I was talking to my 80-plus year old mom, who is Baptist down to the bone, and she confessed she had actually been making prayers of late for the Creator to infest the minds of warmakers and profiteers with endless nightmares of the horrors they are committing. She's obviously, like many, frustrated and disgusted by humanity's destruction at the will of so few.

I found myself offering her some optimisim, saying that perhaps there were still more Good People alive than Bad People, or else we would all be on the knife-edge of Death itself. But don't ask me any percentages.

A friend today emailed me this story - some kind folk have been seeking to assist this dolphin they saw off Sarasota, Florida, who had a Speedo wrapped around it's body which was slowly killing it. They did capture the critter and got the deadly garment removed.

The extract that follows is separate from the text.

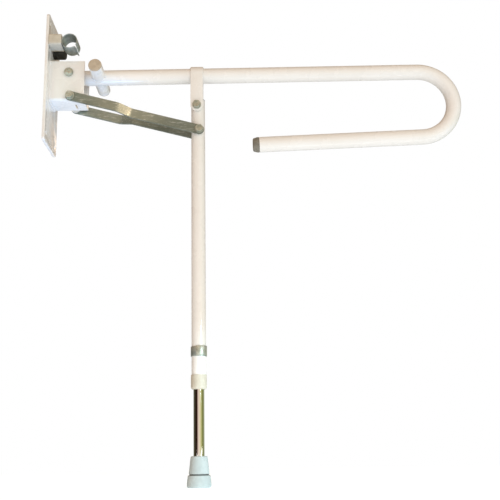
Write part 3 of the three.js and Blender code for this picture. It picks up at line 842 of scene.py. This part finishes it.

I'm fairly sure that in the long-distant past there was seldom a chance that Thag's or Ulu's thatch-woven thong would slip off only to kill the ocean-going life.

The story also noted that this dolphin had been "
caught in a life-threatening extra large Speedo bathing suit".

Now I am not a member of the haute-couture, but I can tell you this - if yer Speedo size is "extra-large", do all of humanity and aquatic-kind a favor and don't wear it. It's time fer some Bermuda Shorts, bub.

Anyway, there on my porch, pondering imponderables, I did notice something that made me smile.

A car cruised slowly down the street in front of the house and a dog was sticking it's head out of the passenger window, a gaping grin and flying tounge giving expression to some doggie satisfaction. Now I personally hate that whole "is the glass half-full or half-empty" psycho-babble argument. The dog I was seeing offers a better way to frame the question.

Is that dog an example of Pure Optimisim and Complete Trust or of Blind Ignorance?